Fig. 7 - This Arabesque-style Spanish damascene bracelet can be dated to the 1940s by the tank tread style frequently seen in Retro Modern jewelry of that era.



This Renaissance-style Spanish damascene bracelet with fine repasado was purchased in Toledo during the early 1960s and is from the authors personal collection.

Fig. 8 - This Renaissance-style Spanish damascene bracelet with fine repasado was purchased in Toledo during the early 1960s and is from the authors personal collection.



Damascene jewelry is quite durable, standing up well to the test of time. The 1936 book by De Garis recommends rubbing damascene items monthly with a soft cloth dipped in olive oil to retain the original polish. Tarnished silver and/or gold inlays can be polished with a cotton cloth stretched across a fingertip, but chemical metal polishes and harsh abrasives should be avoided.

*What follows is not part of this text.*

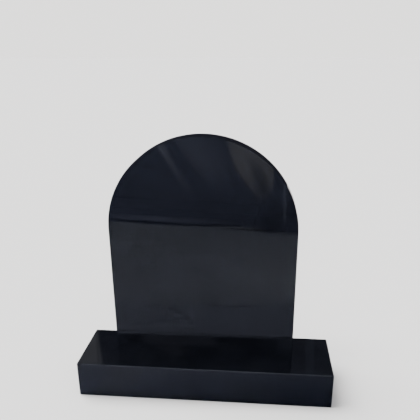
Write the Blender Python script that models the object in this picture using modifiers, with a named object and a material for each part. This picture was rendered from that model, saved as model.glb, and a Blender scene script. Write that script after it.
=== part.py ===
"""Headstone of polished black granite: a round-headed tablet behind a low plinth block.

The tablet is one flat slab with straight sides and a half-round head. The plinth is one
plain block, wider and much lower, whose back face lies against the tablet's front face.
Both stand on the ground.

Metres, +X to the right as seen from the front, +Y to the back, +Z up. The origin is on the
ground, halfway along the plinth's width and halfway through the depth of both pieces.
"""

import math

import bmesh
import bpy

# Plinth block
PLINTH_WIDTH = 0.780
PLINTH_DEPTH = 0.192
PLINTH_HEIGHT = 0.115
PLINTH_ARRIS = 0.003

# Tablet
TABLET_WIDTH = 0.600
TABLET_HEIGHT = 0.785
TABLET_THICKNESS = 0.050
TABLET_ARRIS = 0.002

# The tablet's centre line stands a little to the left of the plinth's
TABLET_SIDE_SHIFT = -0.020

# Clearance between the plinth's back face and the tablet's front face
JOINT_GAP = 0.0003

# Facets of the half-round head and of each rounded arris
HEAD_FACETS = 72
ARRIS_FACETS = 2

# Edges that turn by less than this are facets of a curve, and keep no arris
ARRIS_ANGLE = math.radians(30)
WELD_DISTANCE = 0.00005

# Polished black granite
GRANITE_COLOUR = (0.012, 0.014, 0.018)
GRANITE_ROUGHNESS = 0.1

# Places along the depth, from the front to the back
OVERALL_DEPTH = PLINTH_DEPTH + JOINT_GAP + TABLET_THICKNESS
PLINTH_FRONT = -OVERALL_DEPTH / 2
TABLET_FRONT = PLINTH_FRONT + PLINTH_DEPTH + JOINT_GAP


def clear_scene():
    for item in list(bpy.context.scene.objects):
        bpy.data.objects.remove(item, do_unlink=True)


def new_collection(name):
    collection = bpy.data.collections.new(name)
    bpy.context.scene.collection.children.link(collection)
    return collection


def granite(name):
    """Polished black granite, as a material of its own for each piece."""
    material = bpy.data.materials.new(name)
    material.use_nodes = True
    shader = material.node_tree.nodes["Principled BSDF"]
    shader.inputs["Base Color"].default_value = (*GRANITE_COLOUR, 1.0)
    shader.inputs["Roughness"].default_value = GRANITE_ROUGHNESS
    shader.inputs["Metallic"].default_value = 0.0
    return material


def ease_edges(piece, width):
    """Round every true edge of a stone by a small arris."""
    bevel = piece.modifiers.new("arris", "BEVEL")
    bevel.width = width
    bevel.segments = ARRIS_FACETS
    bevel.limit_method = "ANGLE"
    bevel.angle_limit = ARRIS_ANGLE
    bevel.harden_normals = True


def add_plinth(collection):
    """The low block in front, on the ground."""
    size = (PLINTH_WIDTH, PLINTH_DEPTH, PLINTH_HEIGHT)
    block = bmesh.new()
    bmesh.ops.create_cube(block, size=1)
    bmesh.ops.scale(block, vec=size, verts=block.verts)
    mesh = bpy.data.meshes.new("plinth")
    block.to_mesh(mesh)
    block.free()
    mesh.shade_smooth()
    mesh.materials.append(granite("plinth_granite"))

    plinth = bpy.data.objects.new("plinth", mesh)
    plinth.location = (0, PLINTH_FRONT + PLINTH_DEPTH / 2, PLINTH_HEIGHT / 2)
    ease_edges(plinth, PLINTH_ARRIS)
    collection.objects.link(plinth)


def tablet_outline():
    """The tablet from the front: foot corners, then the half-round head from right to left."""
    radius = TABLET_WIDTH / 2
    springing = TABLET_HEIGHT - radius
    points = [(-radius, 0), (radius, 0)]
    for step in range(HEAD_FACETS + 1):
        angle = math.pi * step / HEAD_FACETS
        points.append((radius * math.cos(angle), springing + radius * math.sin(angle)))
    return points


def add_tablet(collection):
    """The upright slab behind the plinth, with its foot on the ground."""
    curve = bpy.data.curves.new("tablet", "CURVE")
    curve.dimensions = "2D"
    curve.fill_mode = "BOTH"
    curve.extrude = TABLET_THICKNESS / 2
    outline = tablet_outline()
    spline = curve.splines.new("POLY")
    spline.points.add(len(outline) - 1)
    for point, (across, up) in zip(spline.points, outline):
        point.co = (across, up, 0, 1)
    spline.use_cyclic_u = True
    curve.materials.append(granite("tablet_granite"))

    tablet = bpy.data.objects.new("tablet", curve)
    tablet.location = (TABLET_SIDE_SHIFT, TABLET_FRONT + TABLET_THICKNESS / 2, 0)
    tablet.rotation_euler = (math.radians(90), 0, 0)
    weld = tablet.modifiers.new("caps", "WELD")
    weld.merge_threshold = WELD_DISTANCE
    ease_edges(tablet, TABLET_ARRIS)
    collection.objects.link(tablet)


def main():
    clear_scene()
    headstone = new_collection("headstone")
    add_plinth(headstone)
    add_tablet(headstone)


main()
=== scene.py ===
"""Headstone of polished black granite: a round-headed tablet behind a low plinth block.

Both stones are made anew at the part's sizes, with finely rounded arrises, and get a procedural
granite: polished on the faces that show, honed on the back, sawn below. The floor is pale. What
the polish mirrors is set apart from it, on sheets and cards that only reflections see: a darker
floor with an edge, grey ground beyond it, and soft lights and shades around.
Metres, +X to the right as seen from the front, +Y to the back, +Z up.
"""

import math

import bmesh
import bpy
from mathutils import Matrix, Vector


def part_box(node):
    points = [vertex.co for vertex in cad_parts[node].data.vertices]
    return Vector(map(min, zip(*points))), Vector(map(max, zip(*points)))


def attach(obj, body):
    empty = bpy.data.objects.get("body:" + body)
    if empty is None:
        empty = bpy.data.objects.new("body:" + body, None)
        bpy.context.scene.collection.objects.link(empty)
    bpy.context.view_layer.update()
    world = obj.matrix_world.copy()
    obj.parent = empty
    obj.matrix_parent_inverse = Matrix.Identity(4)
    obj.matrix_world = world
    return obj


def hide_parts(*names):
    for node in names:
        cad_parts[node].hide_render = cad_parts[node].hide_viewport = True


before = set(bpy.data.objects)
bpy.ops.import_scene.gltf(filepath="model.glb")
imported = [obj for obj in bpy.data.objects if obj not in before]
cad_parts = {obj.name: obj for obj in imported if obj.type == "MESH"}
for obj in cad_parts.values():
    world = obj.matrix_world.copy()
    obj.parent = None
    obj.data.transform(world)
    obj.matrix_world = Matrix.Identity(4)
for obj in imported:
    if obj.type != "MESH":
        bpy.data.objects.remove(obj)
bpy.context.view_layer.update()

# The stones. The plinth's top arris is finer at the back, where it meets the tablet
TABLET_ARRIS = 0.002
PLINTH_ARRIS = 0.003
BACK_ARRIS = 0.001
ARRIS_FACETS = 5
HEAD_FACETS = 180

# Finishes, in the order of the slots of each stone's mesh
POLISHED, ARRIS, HONED, SAWN, HEAD_ARRIS = range(5)

# A face looks some way if its normal's share in that direction is larger than this
FACING = 0.5

# Lets the broad faces rule the normals where they meet the arrises
BROAD_FACE_WEIGHT = 100

# Granite: its grains and their tones, then clouds, dust, haze and polishing waves. The grains'
# bend and the height of the waves are in metres, and a scale is in features per metre
GRAIN_SCALE = 900.0
GRAIN_BEND_SCALE = 1500.0
GRAIN_BEND = 0.0006
GRAIN_TONES = (
    (0.0, (0.0012, 0.0013, 0.0020)),
    (0.60, (0.0016, 0.0018, 0.0028)),
    (0.85, (0.0024, 0.0028, 0.0041)),
    (0.96, (0.0038, 0.0044, 0.0060)),
    (1.0, (0.0070, 0.0080, 0.0100)),
)
CLOUD_SCALE = 9.0
CLOUD_DEPTH = 0.25
DUST_SCALE = 11.0
DUST_SPECKLE_SCALE = 90.0
DUST_COLOUR = (0.30, 0.31, 0.33)
HAZE_SHARE = 0.35
WAVE_SCALE = 3.5
WAVE_HEIGHT = 0.00006
STONE_IOR = 1.5
SHINE_TINT = (0.74, 0.82, 1.0)

# The camera, from the photograph: metres and degrees
CAMERA_FROM_PLINTH_FRONT = 1.222
CAMERA_X = 0.156
CAMERA_HEIGHT = 1.0324
CAMERA_YAW = 4.318
CAMERA_PITCH = 19.123
CAMERA_ROLL = 0.051
FRAME_PIXELS = 420
FOCAL_PIXELS = 486.50
PRINCIPAL_POINT = (224.13, 215.61)
SENSOR_MM = 36.0

# Floor and light
FLOOR_REACH = 50.0
FLOOR_COLOUR = (0.80, 0.79, 0.775)
BACKDROP_COLOUR = (2.10, 2.07, 2.03)
KEY_TOWARD = (-0.50, 0.12, 1.0)
KEY_DISTANCE = 3.0
KEY_ENERGY = 6.3
KEY_ANGLE = 40.0
SKY_LOW = (0.06, 0.065, 0.08)
SKY_HIGH = (1.75, 1.75, 1.80)

# The sky and the mirrored room turn from their low to their high tone between these heights,
# with 0 at the horizon and 1 straight up
RISE_FROM = 0.58
RISE_TO = 0.86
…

Imitation damascene jewelry is made in Spain and may be confusing to the beginning collector. It is important to learn to recognize the differences between this imitation and true damascene. Imitation damascene is typically made from stamped or pressed metal findings plated in gold-tone and/or silver-tone. These stamped pieces are then painted or enameled black in the recessed areas to create a contrasting pattern. Although this jewelry can be very attractive and fun to wear, it is not handcrafted and it does not contain any precious metals.



While lovely, these Arabesque-style Spanish earrings are imitation damascene, not handcrafted.

Fig. 9 - While lovely, these Arabesque-style Spanish earrings are imitation damascene, not handcrafted.



Here is another example of imitation damascene.

Fig. 10 - Here is another example of imitation damascene.



Lovers of beautifully crafted jewelry will want to include both Spanish and Japanese damascene in their collections. This living tradition provides a unique opportunity to own, at very modest cost, a unique artisan-made item which includes precious metals in a style which has been handed down across the centuries virtually unchanged. Each time you wear one of these lovely pieces you will be transported back in time to the splendors of the Alhambra and the adventures of the ancient Silk Road.